(Dataset entries)
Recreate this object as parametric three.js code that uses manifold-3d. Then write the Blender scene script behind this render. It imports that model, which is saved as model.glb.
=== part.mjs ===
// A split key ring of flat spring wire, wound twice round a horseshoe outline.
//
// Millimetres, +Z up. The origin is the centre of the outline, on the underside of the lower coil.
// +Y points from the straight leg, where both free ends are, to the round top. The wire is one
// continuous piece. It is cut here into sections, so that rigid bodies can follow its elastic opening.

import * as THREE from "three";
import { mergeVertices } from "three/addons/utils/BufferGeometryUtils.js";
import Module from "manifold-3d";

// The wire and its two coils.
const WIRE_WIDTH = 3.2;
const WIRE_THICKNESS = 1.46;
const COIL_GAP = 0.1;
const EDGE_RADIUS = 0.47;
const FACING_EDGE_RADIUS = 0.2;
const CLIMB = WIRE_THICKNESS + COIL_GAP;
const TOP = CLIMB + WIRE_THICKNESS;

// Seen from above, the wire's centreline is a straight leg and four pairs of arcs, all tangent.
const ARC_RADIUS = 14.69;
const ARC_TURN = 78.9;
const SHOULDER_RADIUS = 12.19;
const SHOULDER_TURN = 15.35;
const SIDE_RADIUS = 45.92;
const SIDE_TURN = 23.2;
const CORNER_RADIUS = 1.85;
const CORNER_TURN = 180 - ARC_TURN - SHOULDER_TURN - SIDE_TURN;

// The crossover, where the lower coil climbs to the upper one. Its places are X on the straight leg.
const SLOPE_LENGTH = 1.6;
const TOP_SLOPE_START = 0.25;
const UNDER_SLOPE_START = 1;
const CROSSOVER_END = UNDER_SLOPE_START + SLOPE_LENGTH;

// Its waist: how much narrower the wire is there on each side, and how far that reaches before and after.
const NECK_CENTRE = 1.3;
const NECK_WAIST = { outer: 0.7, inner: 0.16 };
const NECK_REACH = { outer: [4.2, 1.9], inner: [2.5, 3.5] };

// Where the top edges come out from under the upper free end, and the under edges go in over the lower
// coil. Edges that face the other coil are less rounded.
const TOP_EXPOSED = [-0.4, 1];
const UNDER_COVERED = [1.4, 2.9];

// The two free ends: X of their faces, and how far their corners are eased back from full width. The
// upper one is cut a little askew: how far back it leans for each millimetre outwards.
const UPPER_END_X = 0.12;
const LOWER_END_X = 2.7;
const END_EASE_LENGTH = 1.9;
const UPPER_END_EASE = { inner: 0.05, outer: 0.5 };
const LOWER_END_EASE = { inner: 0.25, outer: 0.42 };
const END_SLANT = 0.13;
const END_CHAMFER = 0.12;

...

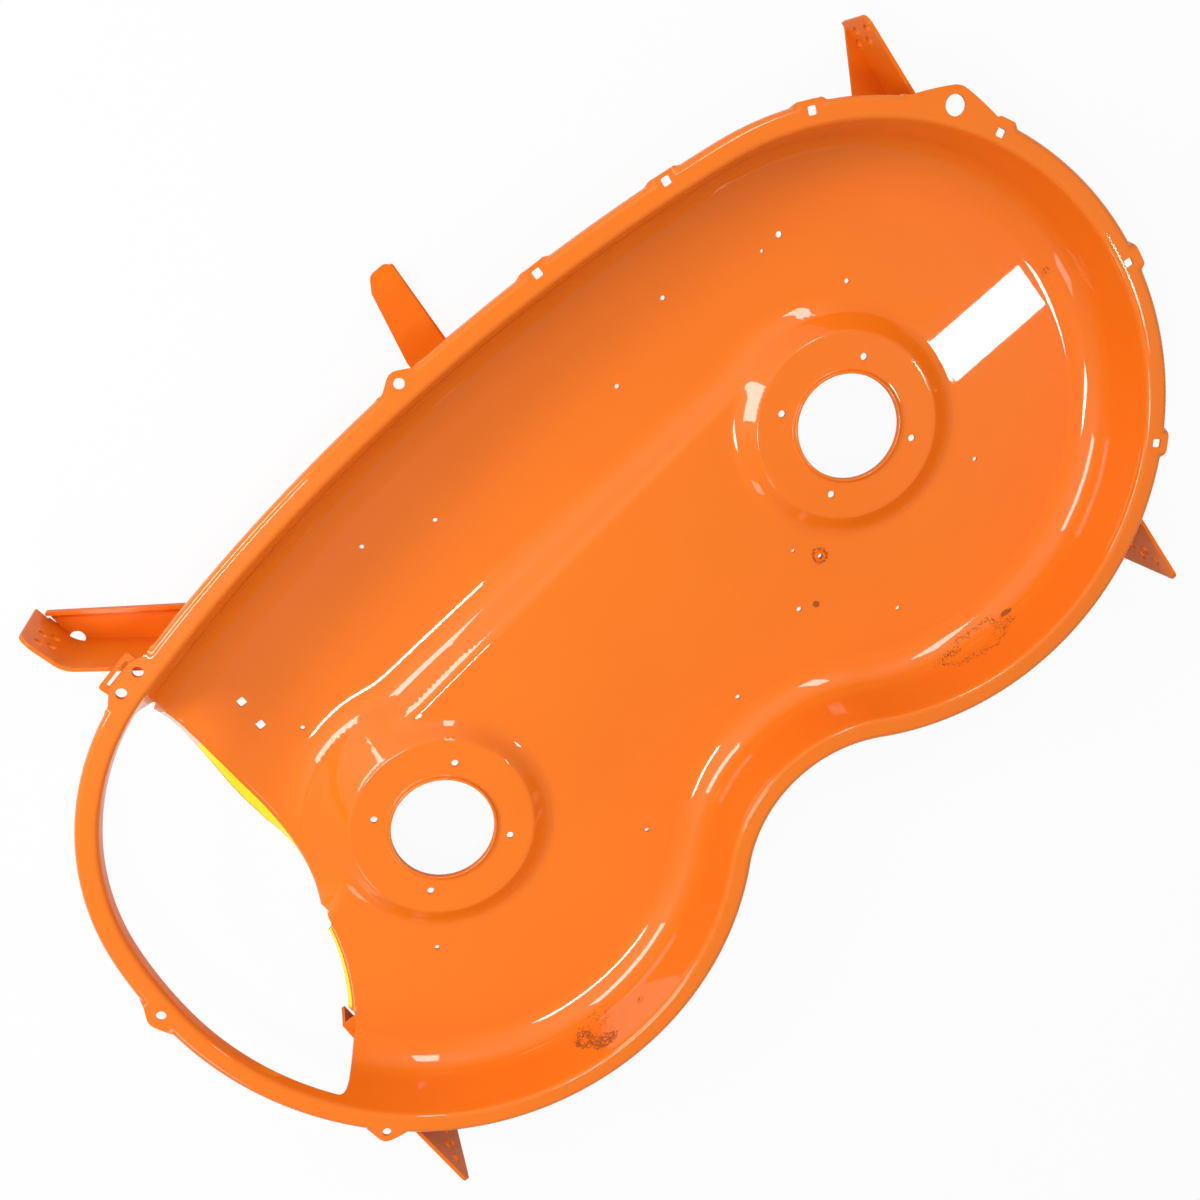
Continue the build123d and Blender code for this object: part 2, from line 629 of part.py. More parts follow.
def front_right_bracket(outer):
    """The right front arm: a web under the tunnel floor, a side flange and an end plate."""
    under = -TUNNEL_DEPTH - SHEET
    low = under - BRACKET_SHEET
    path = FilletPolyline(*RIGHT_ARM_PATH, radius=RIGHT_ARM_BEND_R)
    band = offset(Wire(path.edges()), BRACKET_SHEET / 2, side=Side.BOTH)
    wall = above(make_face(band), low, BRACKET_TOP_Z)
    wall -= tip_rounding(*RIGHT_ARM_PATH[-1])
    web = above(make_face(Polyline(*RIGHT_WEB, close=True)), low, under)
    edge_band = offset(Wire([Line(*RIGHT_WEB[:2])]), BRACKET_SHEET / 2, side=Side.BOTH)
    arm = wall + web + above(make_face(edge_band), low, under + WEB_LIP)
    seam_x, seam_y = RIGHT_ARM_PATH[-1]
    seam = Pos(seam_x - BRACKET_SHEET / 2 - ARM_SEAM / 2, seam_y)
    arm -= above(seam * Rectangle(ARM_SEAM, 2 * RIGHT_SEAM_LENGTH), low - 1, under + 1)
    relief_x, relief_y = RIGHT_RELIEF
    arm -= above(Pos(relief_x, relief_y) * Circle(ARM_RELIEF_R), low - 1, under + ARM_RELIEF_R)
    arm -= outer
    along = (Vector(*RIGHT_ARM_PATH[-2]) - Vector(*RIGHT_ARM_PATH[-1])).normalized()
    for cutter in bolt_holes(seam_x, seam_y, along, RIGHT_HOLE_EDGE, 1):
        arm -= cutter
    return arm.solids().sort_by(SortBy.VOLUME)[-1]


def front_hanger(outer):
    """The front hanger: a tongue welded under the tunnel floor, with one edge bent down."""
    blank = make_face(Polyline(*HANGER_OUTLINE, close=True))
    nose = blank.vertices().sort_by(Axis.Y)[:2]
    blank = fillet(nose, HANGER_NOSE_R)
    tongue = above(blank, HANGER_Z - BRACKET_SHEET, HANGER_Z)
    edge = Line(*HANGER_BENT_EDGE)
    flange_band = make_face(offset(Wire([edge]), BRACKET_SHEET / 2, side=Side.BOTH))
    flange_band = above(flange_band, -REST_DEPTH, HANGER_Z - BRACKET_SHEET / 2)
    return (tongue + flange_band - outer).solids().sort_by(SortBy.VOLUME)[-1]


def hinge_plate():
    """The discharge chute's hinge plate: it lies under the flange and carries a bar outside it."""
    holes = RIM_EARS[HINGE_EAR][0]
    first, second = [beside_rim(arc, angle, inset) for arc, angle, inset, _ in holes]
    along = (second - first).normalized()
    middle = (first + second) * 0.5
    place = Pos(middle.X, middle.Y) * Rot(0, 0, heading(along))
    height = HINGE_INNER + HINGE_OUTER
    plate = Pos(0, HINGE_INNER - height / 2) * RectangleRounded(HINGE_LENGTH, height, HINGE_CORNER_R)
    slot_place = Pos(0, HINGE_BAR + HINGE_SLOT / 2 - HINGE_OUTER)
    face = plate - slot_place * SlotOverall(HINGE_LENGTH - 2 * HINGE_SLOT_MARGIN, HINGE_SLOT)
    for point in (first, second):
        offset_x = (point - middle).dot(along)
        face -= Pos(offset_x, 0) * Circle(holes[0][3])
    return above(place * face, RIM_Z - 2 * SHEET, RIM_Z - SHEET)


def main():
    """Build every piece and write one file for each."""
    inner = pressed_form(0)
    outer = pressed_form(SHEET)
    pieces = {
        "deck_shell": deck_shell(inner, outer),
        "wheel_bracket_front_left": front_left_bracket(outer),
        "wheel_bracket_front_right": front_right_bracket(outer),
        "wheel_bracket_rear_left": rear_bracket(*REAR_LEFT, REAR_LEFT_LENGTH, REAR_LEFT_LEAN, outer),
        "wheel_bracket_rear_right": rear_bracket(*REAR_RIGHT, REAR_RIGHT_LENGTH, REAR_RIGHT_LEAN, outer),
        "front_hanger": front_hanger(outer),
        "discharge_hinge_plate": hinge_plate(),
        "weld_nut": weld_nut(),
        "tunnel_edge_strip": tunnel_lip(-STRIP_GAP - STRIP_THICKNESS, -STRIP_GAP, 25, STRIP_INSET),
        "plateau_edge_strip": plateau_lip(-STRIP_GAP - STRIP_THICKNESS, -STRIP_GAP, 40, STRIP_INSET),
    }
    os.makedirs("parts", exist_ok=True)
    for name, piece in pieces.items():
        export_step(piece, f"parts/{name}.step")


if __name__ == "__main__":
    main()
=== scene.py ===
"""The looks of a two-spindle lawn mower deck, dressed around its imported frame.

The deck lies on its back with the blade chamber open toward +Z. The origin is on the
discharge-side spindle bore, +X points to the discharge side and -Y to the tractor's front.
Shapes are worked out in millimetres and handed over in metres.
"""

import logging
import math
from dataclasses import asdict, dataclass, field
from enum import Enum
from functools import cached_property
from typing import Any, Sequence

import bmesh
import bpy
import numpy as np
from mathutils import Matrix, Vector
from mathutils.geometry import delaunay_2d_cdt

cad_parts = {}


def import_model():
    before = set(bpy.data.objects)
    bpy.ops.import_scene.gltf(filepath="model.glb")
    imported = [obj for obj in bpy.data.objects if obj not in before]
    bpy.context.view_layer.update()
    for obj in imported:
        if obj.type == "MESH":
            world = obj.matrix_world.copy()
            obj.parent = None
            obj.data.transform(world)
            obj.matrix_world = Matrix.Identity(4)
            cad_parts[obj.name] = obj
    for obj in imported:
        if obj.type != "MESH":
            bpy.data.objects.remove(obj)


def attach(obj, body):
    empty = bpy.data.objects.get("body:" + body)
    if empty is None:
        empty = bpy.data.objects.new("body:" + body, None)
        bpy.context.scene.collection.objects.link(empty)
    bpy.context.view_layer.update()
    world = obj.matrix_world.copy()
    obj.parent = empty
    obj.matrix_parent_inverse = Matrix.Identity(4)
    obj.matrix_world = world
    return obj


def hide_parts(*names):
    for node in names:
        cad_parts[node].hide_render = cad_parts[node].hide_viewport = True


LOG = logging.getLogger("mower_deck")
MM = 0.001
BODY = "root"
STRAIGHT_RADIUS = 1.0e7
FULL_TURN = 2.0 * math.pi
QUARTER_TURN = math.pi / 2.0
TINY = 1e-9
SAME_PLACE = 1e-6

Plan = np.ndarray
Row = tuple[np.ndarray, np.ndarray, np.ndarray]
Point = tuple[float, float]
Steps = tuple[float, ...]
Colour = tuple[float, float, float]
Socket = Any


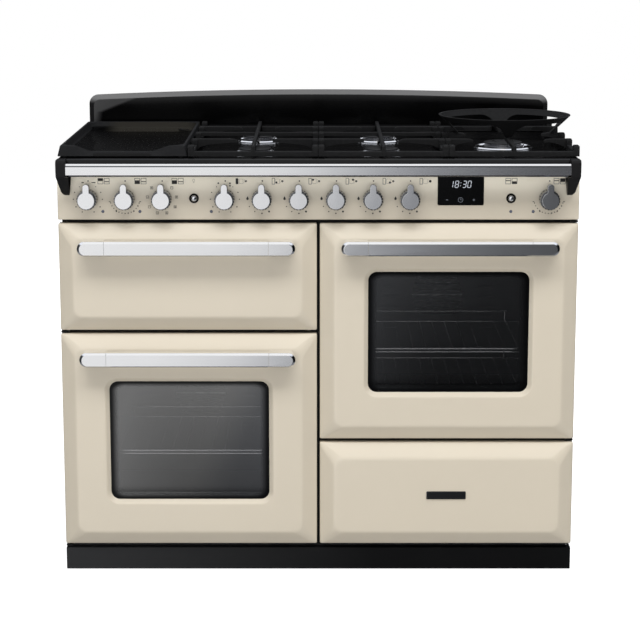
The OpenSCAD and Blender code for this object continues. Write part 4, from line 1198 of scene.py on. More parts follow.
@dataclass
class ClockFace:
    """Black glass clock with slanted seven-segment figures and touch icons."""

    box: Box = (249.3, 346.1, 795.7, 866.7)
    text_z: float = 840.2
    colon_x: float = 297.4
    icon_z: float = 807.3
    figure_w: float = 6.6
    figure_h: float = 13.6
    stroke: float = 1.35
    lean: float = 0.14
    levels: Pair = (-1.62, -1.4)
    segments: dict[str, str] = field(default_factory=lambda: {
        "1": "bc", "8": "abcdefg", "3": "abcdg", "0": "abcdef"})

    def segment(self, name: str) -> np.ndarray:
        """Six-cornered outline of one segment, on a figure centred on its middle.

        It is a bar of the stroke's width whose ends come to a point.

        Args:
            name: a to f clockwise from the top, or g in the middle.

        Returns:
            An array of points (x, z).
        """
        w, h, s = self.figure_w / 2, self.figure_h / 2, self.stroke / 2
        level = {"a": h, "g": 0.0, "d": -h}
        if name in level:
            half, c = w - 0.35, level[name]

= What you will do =
Retype the records above, but only those lines that fall between the line containing "Recreate this object" and the line containing "const TOP = CLIMB + WIRE_THICKNESS;", with both of those lines included, exactly as written.

= Answer for this exercise =
Recreate this object as parametric three.js code that uses manifold-3d. Then write the Blender scene script behind this render. It imports that model, which is saved as model.glb.
=== part.mjs ===
// A split key ring of flat spring wire, wound twice round a horseshoe outline.
//
// Millimetres, +Z up. The origin is the centre of the outline, on the underside of the lower coil.
// +Y points from the straight leg, where both free ends are, to the round top. The wire is one
// continuous piece. It is cut here into sections, so that rigid bodies can follow its elastic opening.

import * as THREE from "three";
import { mergeVertices } from "three/addons/utils/BufferGeometryUtils.js";
import Module from "manifold-3d";

// The wire and its two coils.
const WIRE_WIDTH = 3.2;
const WIRE_THICKNESS = 1.46;
const COIL_GAP = 0.1;
const EDGE_RADIUS = 0.47;
const FACING_EDGE_RADIUS = 0.2;
const CLIMB = WIRE_THICKNESS + COIL_GAP;
const TOP = CLIMB + WIRE_THICKNESS;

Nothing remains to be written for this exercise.